Second, it is vital to synchronise regulations governing airport activity with what is permitted under the act.
The Sydney Airport Curfew Act allows for 35 aircraft per week to land (generally over the water) in the ''shoulder period'' for an hour before 6am. Yet, absurdly, the regulations governing the activity restrict these movements to 24 per week. Similarly, in the one hour after 11pm, the act allows 14 aircraft per week to land but the regulations allow none. Let's make the regulations consistent with the act, allow 35 per week in the morning and 14 per week in the evening
(and again restrict them to the quieter, new-generation jets) and there's another productivity increase of almost 50 per cent.
Finally, it is essential to provide flexibility in the event of weather disruptions. This would allow Sydney Airport to ''catch up'' when operations are shut down by Mother Nature. It might be a major bushfire emergency, flooding in Brisbane or a series of freak thunderstorms, but the result is a tsunami of lost productivity, reputational damage and disrupted lives, which sweeps the nation when Sydney is weather affected and is unable to catch up because of the curfew shutting everything down at 11pm.
Australia's aviation network is so dependent on Sydney as its major hub that any disruption there is amplified around the nation. Travellers camp on the airport floor, unable to find a spare hotel room, unable to reach their destinations, missing funerals of loved ones or critical business meetings. The airlines, with planes stranded at the wrong places across the country, take two to three days to recover the schedule so the delays continue. And the impact is often greatest on regional Australia, where alternate flights are limited.

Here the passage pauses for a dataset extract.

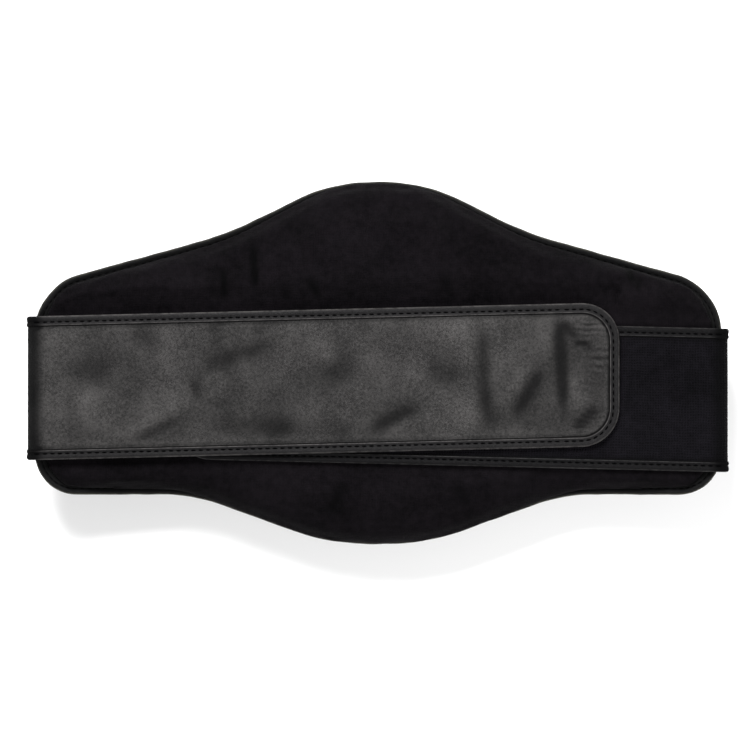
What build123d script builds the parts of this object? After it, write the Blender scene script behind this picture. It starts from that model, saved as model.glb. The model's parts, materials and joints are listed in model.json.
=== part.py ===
from build123d import *
import math
import os

# A trainer's belly pad, lying on its strike face. X runs along the belt, +Y is towards the
# wearer's chest, +Z is towards the wearer's back. The origin is on the strike face, under the
# middle of the pad. All sizes are millimetres.

# ---- Pad outline, seen from the back: right half, top to bottom, as (x, y, corner radius) ----
HALF_WIDTH = 325.0
rim_outline = [
    (0.0, 193.8, 165.0),  # chest peak
    (143.0, 123.7, 266.0),  # hollow below the peak
    (HALF_WIDTH, 72.3, 55.0),  # upper end corner
    (HALF_WIDTH, -125.0, 40.0),  # lower end corner
    (177.0, -125.0, 150.0),  # hollow above the lower peak
    (0.0, -188.7, 226.0),  # lower peak
]
WALL_HALF_WIDTH = 314.0
wall_outline = [
    (0.0, 189.6, 140.0),
    (141.0, 116.5, 260.0),
    (WALL_HALF_WIDTH, 66.0, 46.0),
    (WALL_HALF_WIDTH, -116.0, 34.0),
    (179.0, -119.5, 150.0),
    (0.0, -186.0, 222.0),
]

# ---- Pad heights at the middle; every layer rises towards the two ends ----
RIM_HEIGHT = 52.0  # middle of the bound rim
END_RISE = 22.0
LEVEL_HALF = 140.0  # half of the length that stays level
SHEET = 2.0  # leather and back fabric
IMPACT_FOAM = 20.0
LAYER_GAP = 0.2
FOAM_INSET = 4.0  # from the outside of the wall to the foam
RIM_THICKNESS = 5.2
RIM_LIP = 1.25  # one turned edge inside the rim
BINDING_SKIN = 1.4
CROWN_FILLET = 18.0
PIPING = 3.5
THREAD = 0.8
THREAD_PROUD = 0.3

# ---- Straps ----
STRAP_WIDTH = 136.0
STRAP_BODY = 3.0
STRAP_LINING = 0.8
STRAP_CORE = 1.0
STRAP_EDGE = 0.9  # from the binding's outside to the layers' cut edge
STRAP_BINDING = 0.7  # how far the binding stands proud of each face
STRAP_BINDING_WIDTH = 9.5
STRAP_STITCH = 5.8  # from the strap's edge to its stitch line
TIP_RADIUS = 36.0
STRAP_SLOPE = 0.024  # each strap climbs this much towards its tip
HINGE_X = 325.5
FOLD_REACH = 6.0  # how far a folded strap stands out from its hinge line
LONG_ROOT_Y = -23.8
LONG_TIP_X = 228.0
TAB_X = 174.0  # bend line of the grab tab
TAB_GAP = 0.3
LOOP_ROOT_Y = -35.2
LOOP_TIP_X = -194.5
ROOT_DROP = 6.5  # strap root below the rim's middle
ROOT_X = 317.0  # inner end of the strap root, under the rim
LOOP_LIFT = 3.6  # underside of the loop strap above the rim's middle
STRAP_PITCH = 5.6  # from the loop strap to the long strap over it
CROWN_CLEARANCE = 1.4  # from the back panel up to the loop strap's body
HOOK_THICKNESS = 1.3
HOOK_X = (20.0, 165.0)
HOOK_WIDTH = 100.0
PATCH_SIZE = (1.5, 90.0, 30.0)  # webbing patch behind each strap root

# ---- Derived heights ----
END_RIM_HEIGHT = RIM_HEIGHT + END_RISE
ROOT_HEIGHT = END_RIM_HEIGHT - ROOT_DROP
LOOP_BASE = END_RIM_HEIGHT + LOOP_LIFT
LONG_BASE = LOOP_BASE + STRAP_PITCH
CROWN_HEIGHT = LOOP_BASE - CROWN_CLEARANCE
RISE_RUN = HALF_WIDTH - LEVEL_HALF
RISE_RADIUS = (RISE_RUN**2 + END_RISE**2) / (2 * END_RISE)
REACH_X = 345.0  # past the ends of the pad
REACH_Y = 200.0
TALL = 120.0


def plan_face(right_half):
    """Closed outline, mirrored about X = 0, from its top point down the right side to its lowest."""
    left_half = [(-x, y, radius) for x, y, radius in reversed(right_half[1:-1])]
    corners = right_half + left_half
    points = [(x, y) for x, y, radius in corners]
    radii = [radius for x, y, radius in corners]
    return make_face(FilletPolyline(*points, radius=radii, close=True))


def column(plan):
    """A plan outline as a tall solid, to cut layers from."""
    return extrude(plan, amount=TALL)


def rising_line(height):
    """Side view of a layer's face: level in the middle, an arc up to each end, left to right."""
    turn = math.degrees(math.asin((REACH_X - LEVEL_HALF) / RISE_RADIUS))
    right = JernArc((LEVEL_HALF, height), (1, 0), RISE_RADIUS, turn)
    left = JernArc((-LEVEL_HALF, height), (-1, 0), RISE_RADIUS, -turn)
    level = Line((-LEVEL_HALF, height), (LEVEL_HALF, height))
    return left, level, right


def layer(low, high):
    """Everything between two of the pad's rising faces."""
    lower = rising_line(low)
    upper = rising_line(high)
    ends = [Line(lower[i] @ 1, upper[i] @ 1) for i in (0, 2)]
    side = make_face([*lower, *upper, *ends])
    return extrude(Plane.XZ * side, amount=REACH_Y, both=True)


def ring(outer, inner):
    """Tall wall between two plan outlines."""
    return column(outer) - column(inner)


def grown(plan, amount):
    """A plan outline moved outwards, or inwards if the amount is negative."""
    return offset(plan, amount=amount)


def crown(plan, top, fillet_radius):
    """Tall solid of a plan outline with its upper edge rounded."""
    block = extrude(plan, amount=top)
    return fillet(block.faces().sort_by(Axis.Z)[-1].edges(), fillet_radius)


def slab(x_range, z_range):
    """Everything between two X values and two Z values."""
    size_x = x_range[1] - x_range[0]
    size_z = z_range[1] - z_range[0]
    box = Box(size_x, 2 * REACH_Y, size_z)
    return Pos(sum(x_range) / 2, 0, sum(z_range) / 2) * box


rim_plan = plan_face(rim_outline)
wall_plan = plan_face(wall_outline)
inner_plan = grown(wall_plan, -SHEET)
foam_plan = grown(wall_plan, -FOAM_INSET)
rim_low = RIM_HEIGHT - RIM_THICKNESS / 2
rim_high = RIM_HEIGHT + RIM_THICKNESS / 2


def pad_shell():
    """Leather front and wall, fabric back, and the bound rim where they meet."""
    lip_ring = ring(grown(rim_plan, -BINDING_SKIN - 0.1), wall_plan)
    wall = ring(wall_plan, inner_plan) & layer(SHEET + LAYER_GAP / 2, RIM_HEIGHT - 0.05)
    gusset_lip = lip_ring & layer(RIM_HEIGHT - RIM_LIP, RIM_HEIGHT - 0.05)
    outside = crown(wall_plan, CROWN_HEIGHT, CROWN_FILLET)
    inside = crown(inner_plan, CROWN_HEIGHT - SHEET, CROWN_FILLET - SHEET)
    cover = (outside - inside) & layer(RIM_HEIGHT + 0.05, TALL)
    back_lip = lip_ring & layer(RIM_HEIGHT + 0.05, RIM_HEIGHT + RIM_LIP)
    binding = ring(rim_plan, grown(wall_plan, LAYER_GAP)) & layer(rim_low, rim_high)
    groove = column(grown(rim_plan, -BINDING_SKIN))
    groove &= layer(RIM_HEIGHT - BINDING_SKIN, RIM_HEIGHT + BINDING_SKIN)
    stitches = ring(grown(wall_plan, 1.0 + THREAD), grown(wall_plan, 1.0))
    upper_thread = stitches & layer(rim_high, rim_high + THREAD_PROUD)
    lower_thread = stitches & layer(rim_low - THREAD_PROUD, rim_low)
    piping = ring(grown(wall_plan, PIPING), grown(wall_plan, LAYER_GAP / 2))
    return {
        "front_panel": column(wall_plan) & layer(0.0, SHEET),
        "front_piping": piping & layer(0.0, PIPING),
        "side_gusset": wall + gusset_lip,
        "back_panel": cover + back_lip,
        "rim_binding": binding - groove,
        "rim_thread": Compound(upper_thread.solids() + lower_thread.solids()),
    }


def pad_foams():
    """Hard foam behind the strike face, soft foam above it, and softer foam under the back."""
    impact_top = SHEET + LAYER_GAP + IMPACT_FOAM
    block = column(foam_plan)
    comfort = crown(foam_plan, CROWN_HEIGHT - SHEET - LAYER_GAP, CROWN_FILLET - FOAM_INSET)
    return {
        "impact_foam": block & layer(SHEET + LAYER_GAP, impact_top),
        "shock_foam": block & layer(impact_top + LAYER_GAP, RIM_HEIGHT),
        "comfort_foam": comfort & layer(RIM_HEIGHT + LAYER_GAP, TALL),
    }


def anchor_patches():
    """Webbing patches that spread each strap's pull, between the foam and the end walls."""
    middle_x = WALL_HALF_WIDTH - SHEET - (FOAM_INSET - SHEET) / 2
    height = END_RIM_HEIGHT - PATCH_SIZE[2]
    patch = Box(*PATCH_SIZE)
    return {
        "left_anchor_patch": Pos(-middle_x, LONG_ROOT_Y, height) * patch,
        "right_anchor_patch": Pos(middle_x, LOOP_ROOT_Y, height) * patch,
    }


def strap_plan(root_x, root_y, tip_x):
    """A strap's outline with its tip corners rounded, running a little past its hinge line."""
    away = math.copysign(1, root_x)
    start_x = root_x + away * 20
    climb = STRAP_SLOPE * abs(tip_x - root_x)
    start_y = root_y - STRAP_SLOPE * 20
    half = STRAP_WIDTH / 2
    corners = [
        (start_x, start_y - half),
        (tip_x, root_y + climb - half),
        (tip_x, root_y + climb + half),
        (start_x, start_y + half),
    ]
    radii = [0, TIP_RADIUS, TIP_RADIUS, 0]
    return make_face(FilletPolyline(*corners, radius=radii, close=True))


def strap_section(name, plan, base, x_range):
    """The layers of a strap between two X values: lining, core, face, binding and its thread."""
    top = base + STRAP_BODY
    layers_plan = grown(plan, -STRAP_EDGE)
    core_top = base + STRAP_LINING + STRAP_CORE
    binding = ring(plan, grown(plan, -STRAP_BINDING_WIDTH))
    binding &= slab(x_range, (base - STRAP_BINDING, top + STRAP_BINDING))
    binding -= column(layers_plan) & slab(x_range, (base, top))
    stitch_ring = ring(grown(plan, -STRAP_STITCH), grown(plan, -STRAP_STITCH - THREAD))
    above = slab(x_range, (top + STRAP_BINDING, top + STRAP_BINDING + THREAD_PROUD))
    below = slab(x_range, (base - STRAP_BINDING - THREAD_PROUD, base - STRAP_BINDING))
    thread = (stitch_ring & above).solids() + (stitch_ring & below).solids()
    cut = column(layers_plan)
    return {
        f"{name}_lining": cut & slab(x_range, (base, base + STRAP_LINING)),
        f"{name}_core": cut & slab(x_range, (base + STRAP_LINING, core_top)),
        f"{name}_face": cut & slab(x_range, (core_top, top)),
        f"{name}_binding": binding,
        f"{name}_thread": Compound(thread),
    }


def strap_fold(side, root_y, base):
    """The strap's leather from its root under the rim, round the rim's edge, to its hinge line."""
    low = ROOT_HEIGHT - STRAP_BODY / 2
    high = base + STRAP_BODY
    outer = Pos(HINGE_X + FOLD_REACH / 2, (low + high) / 2) * Rectangle(FOLD_REACH, high - low)
    outer = fillet(outer.vertices().group_by(Axis.X)[-1], FOLD_REACH - 0.2)
    hollow_reach = FOLD_REACH - STRAP_BODY
    hollow_height = high - low - 2 * STRAP_BODY
    hollow = Pos(HINGE_X + hollow_reach / 2, (low + high) / 2) * Rectangle(hollow_reach, hollow_height)
    hollow = fillet(hollow.vertices().group_by(Axis.X)[-1], hollow_reach - 0.2)
    root = Pos((ROOT_X + HINGE_X) / 2, ROOT_HEIGHT) * Rectangle(HINGE_X - ROOT_X, STRAP_BODY)
    section = outer - hollow + root
    bend = extrude(Plane.XZ * section, amount=STRAP_WIDTH / 2, both=True)
    bend = Pos(0, root_y, 0) * bend
    return bend if side > 0 else Pos(0, 2 * root_y, 0) * Rot(0, 0, 180) * bend


def long_strap():
    """Leather strap with hook tape under it, and a grab tab past its bend line."""
    plan = strap_plan(-HINGE_X, LONG_ROOT_Y, LONG_TIP_X)
    nodes = strap_section("long_strap", plan, LONG_BASE, (-HINGE_X, TAB_X - TAB_GAP))
    nodes |= strap_section("grab_tab", plan, LONG_BASE, (TAB_X + TAB_GAP, LONG_TIP_X + 1))
    hook_middle = (HOOK_X[0] + HOOK_X[1]) / 2
    hook_y = LONG_ROOT_Y + STRAP_SLOPE * (hook_middle + HINGE_X)
    hook = Box(HOOK_X[1] - HOOK_X[0], HOOK_WIDTH, HOOK_THICKNESS)
    nodes["hook_patch"] = Pos(hook_middle, hook_y, LONG_BASE - HOOK_THICKNESS / 2) * hook
    nodes["long_strap_fold"] = strap_fold(-1, LONG_ROOT_Y, LONG_BASE)
    return nodes


def loop_strap():
    """Loop-faced strap that the long strap's hook tape grips."""
    plan = strap_plan(HINGE_X, LOOP_ROOT_Y, LOOP_TIP_X)
    nodes = strap_section("loop_strap", plan, LOOP_BASE, (LOOP_TIP_X - 1, HINGE_X))
    nodes["loop_strap_fold"] = strap_fold(1, LOOP_ROOT_Y, LOOP_BASE)
    return nodes


nodes = pad_shell() | pad_foams() | anchor_patches() | long_strap() | loop_strap()
os.makedirs("parts", exist_ok=True)
for name, shape in nodes.items():
    export_step(shape, f"parts/{name}.step")
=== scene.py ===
import json
import math

import bmesh
import bpy
from mathutils import Matrix, Vector, noise
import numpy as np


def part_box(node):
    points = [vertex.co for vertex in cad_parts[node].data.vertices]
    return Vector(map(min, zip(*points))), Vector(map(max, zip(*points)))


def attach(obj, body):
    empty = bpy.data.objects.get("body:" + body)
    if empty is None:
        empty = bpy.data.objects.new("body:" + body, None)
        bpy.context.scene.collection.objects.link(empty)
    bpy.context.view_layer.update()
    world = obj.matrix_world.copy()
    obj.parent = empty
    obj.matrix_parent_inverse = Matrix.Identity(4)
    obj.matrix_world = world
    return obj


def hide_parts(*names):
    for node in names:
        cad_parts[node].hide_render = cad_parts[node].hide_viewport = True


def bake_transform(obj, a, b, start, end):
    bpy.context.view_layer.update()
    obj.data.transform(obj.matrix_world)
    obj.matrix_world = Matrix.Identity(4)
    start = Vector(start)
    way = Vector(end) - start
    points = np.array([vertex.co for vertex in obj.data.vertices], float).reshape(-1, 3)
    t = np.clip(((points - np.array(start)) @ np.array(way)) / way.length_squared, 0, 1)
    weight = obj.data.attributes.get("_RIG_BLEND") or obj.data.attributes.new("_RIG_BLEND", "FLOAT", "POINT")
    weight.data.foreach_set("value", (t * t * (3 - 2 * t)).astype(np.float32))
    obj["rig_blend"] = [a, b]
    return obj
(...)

A simple solution in these extreme situations is to allow all flight operations to continue at the end of the day for one additional hour until midnight. This is relatively minimal disruption for the citizens of Sydney so long as it is restricted to major weather emergencies or situations where Sydney Airport is closed for a minimum of 60 minutes - yet it will remove a massive level of disruption and chaos for tens of thousands of travellers.
Building Badgerys Creek is critical - it has always been the best site on offer. It will relieve congestion at Sydney Airport and generate thousands of jobs. But the fact is Sydney Airport is more important and always will be. It already delivers many more jobs than Badgerys ever will. It is just commonsense to maximise the asset.
It's not every day you can achieve an instant productivity increase of 10 per cent on an asset that drives more than 2 per cent of a nation's gross domestic product. It will also help Qantas and Virgin Australia reduce their massive fuel and disruption costs incurred through delays at Sydney Airport.
Stephen Byron is the managing director of Canberra Airport.